- EXERCISE TASK: Lines holding the string "parts" are the ones to copy; find them all in the data.

- SOURCE RECORDS:
******

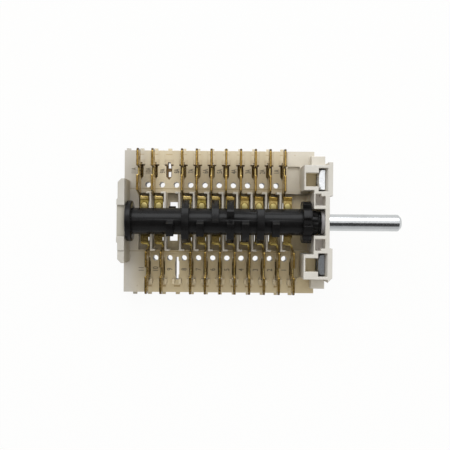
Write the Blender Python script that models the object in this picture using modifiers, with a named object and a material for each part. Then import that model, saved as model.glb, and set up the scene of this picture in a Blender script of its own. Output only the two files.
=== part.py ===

******

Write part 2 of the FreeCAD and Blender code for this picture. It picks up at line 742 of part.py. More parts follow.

******

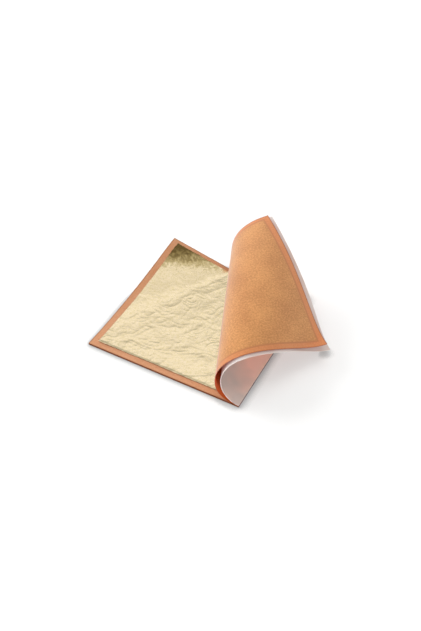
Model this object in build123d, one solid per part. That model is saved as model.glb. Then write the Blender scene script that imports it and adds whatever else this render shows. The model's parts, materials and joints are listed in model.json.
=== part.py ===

******

- WRITTEN SOLUTION:
Write part 2 of the FreeCAD and Blender code for this picture. It picks up at line 742 of part.py. More parts follow.
Model this object in build123d, one solid per part. That model is saved as model.glb. Then write the Blender scene script that imports it and adds whatever else this render shows. The model's parts, materials and joints are listed in model.json.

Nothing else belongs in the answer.